Power and Protest: Global Revolution and the Rise of Détente | Jeremi Suri | Harvard University Press

Power and Protest

In this historical nonfiction, Jeremi Suri, a professor at UT Austin, examines the relationship between global social protest and diplomacy during the 1960s. From Charles de Gaulle to Martin Luther King Jr., he covers leaders and activists across three continents to illustrate the impact of social unrest while offering an analysis of how leaders have confronted geopolitical issues despite differences in socio-cultural influences. Suri outlines how Cold War sentiment led to, what he coins as, the “Global Disruption”—a string of movements that transcended borders and socio-political perspectives despite their shared affinity for condemning false promises associated with the Cold War zeitgeist. The Global Disruption eventually prompted global leaders to détente which Suri critiques as a catalyst for isolating the public from politics and, in turn, constructing political predictability. Though provocative, the argument Suri unravels is an increasingly timely and contemporary approach to utilizing a historical framework to approach international affairs in today’s society—particularly when it involves responding to protest movements and addressing the political power structure.

-Melissa Metos

She Said: Breaking the Sexual Harassment Story That Helped Ignite a Movement | Jodi Kantor and Megan Twohey | Penguin Random House

She Said: Breaking the Sexual Harassment Story That Helped Ignite a Movement

“She Said: Breaking the Sexual Harassment Story That Helped Ignite a Movement” is a non-fiction book written by New York Times investigative reporters Jodi Kantor and Megan Twohey. Published in 2019, the book recounts the investigative journalism that exposed the sexual harassment allegations against Harvey Weinstein, helping spur the global #MeToo movement.

“She Said” offers a compelling account of the successes and challenges Kantor and Twohey faced while breaking the pivotal story in 2017. Written by the journalists themselves, the book truly goes “beyond the headlines,” offering a deep understanding of this groundbreaking investigation that helped accelerate a movement.

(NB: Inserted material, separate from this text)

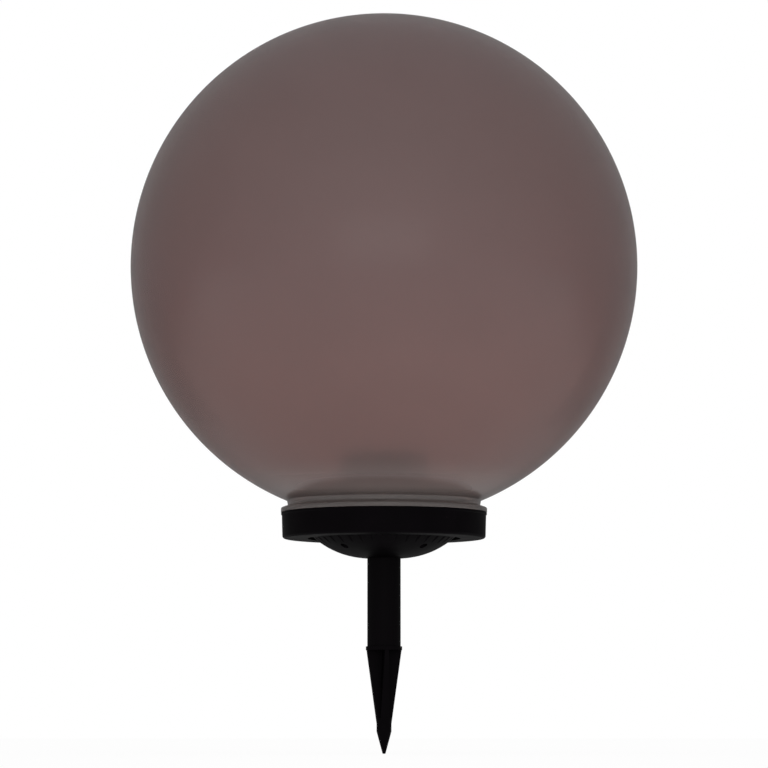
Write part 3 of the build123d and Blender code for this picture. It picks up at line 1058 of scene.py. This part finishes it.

A 2022 movie of the same name, directed by Maria Schrader and featuring Zoe Kazan as Kantor and Carey Mulligan as Twohey, brings the book to a new medium, one of which is just as captivating as the book. I highly recommend both.

-Whitney DeVries

Demon Copperhead | Barbara Kingsolver | Harper

Demon Copperhead

This is a book full of emotional rawness and harsh realities that will linger in your mind for a long time. The desperate struggle our main character Damon faces through poverty, foster care and drug addiction will break your heart. Despite this, the determination and hope that eventually surfaces through this book is a lesson for all of us in these exceptionally difficult times. Born to a drug addicted mother, into intense poverty, with little childhood to speak of and living through the opioid crisis, it seems that there is little cause for hope. Oftentimes, the best books can be difficult to read. This book is no exception, although I very nearly gave up, I’m so glad I persevered. Through all the hardships Damon faced in his life, he still thought of others, helped his friends and learned to observe behavior first before responding sharply. The many lessons from this book include painful examples of how social and healthcare has failed so many struggling in America, the strain foster care systems are often under and the role schools need to play in drug education.

-Beki Adams

The views presented in this article are the author’s own and do not necessarily represent the views of any other organization.